Nichée au fond d’une vieille armoire, une boîte en fer orangée. A l’intérieur, délicatement rangées, tel un joyau posé dans un écrin, trois lettres écrites de ta main qui me sont destinées et qui sont datées de juillet et août 1974.

Je les reçois dans ce petit village corse de Canari où, durant deux mois,  je suis mono  dans une colo pour ados en difficultés  (quelques jours après avoir obtenu le Bac B). Cet éloignement me vaut cette précieuse correspondance.

 

Ta première lettre date du 26 juillet 1974.

 

                                                  Achicourt, Le 26 juillet 1974

 

Mon grand garçon,

 

Aujourd’hui c’est maman qui prend la plume pour te féliciter de tes merveilleux résultats. C’est quelque chose de formidable et tu ne peux pas savoir la joie que je ressens encore au fond de mon cœur, d’ailleurs toute la maisonnée est folle de joie et mamie aussi (ainsi que tes grands frères et sœurs).

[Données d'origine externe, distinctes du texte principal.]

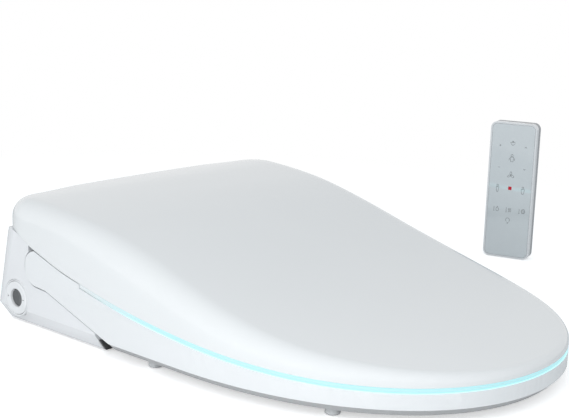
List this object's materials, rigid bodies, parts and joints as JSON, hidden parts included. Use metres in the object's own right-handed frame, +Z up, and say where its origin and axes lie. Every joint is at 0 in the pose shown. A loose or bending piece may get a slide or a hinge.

J’espère que tu profites pleinement de tes vacances et de ton repos bien mérité… Toute la famille a eu la joie de lire tes lettres assez longues à déchiffrer. .. Profite-z-en ! Tu en avais tellement besoin après les révisions que tu avais faites.

 

 De gros baisers de ta maman qui pense souvent à son grand garçon chéri et qui est très heureuse des vacances que tu mérites. 

 

La deuxième est datée du 7 août :

 

                                   Achicourt, le 7 août 1974

 

Mon grand garçon,

 

 Ce matin, j’ai reçu des nouvelles de vous tous. J’avais de quoi lire (ta longue lettre assez difficile à déchiffrer, une de Christine et Patricia me faisant part de leur voyage, leur arrivée et leurs premières impressions et une de Philippe, il est parti pour une quinzaine de jours à la mer)…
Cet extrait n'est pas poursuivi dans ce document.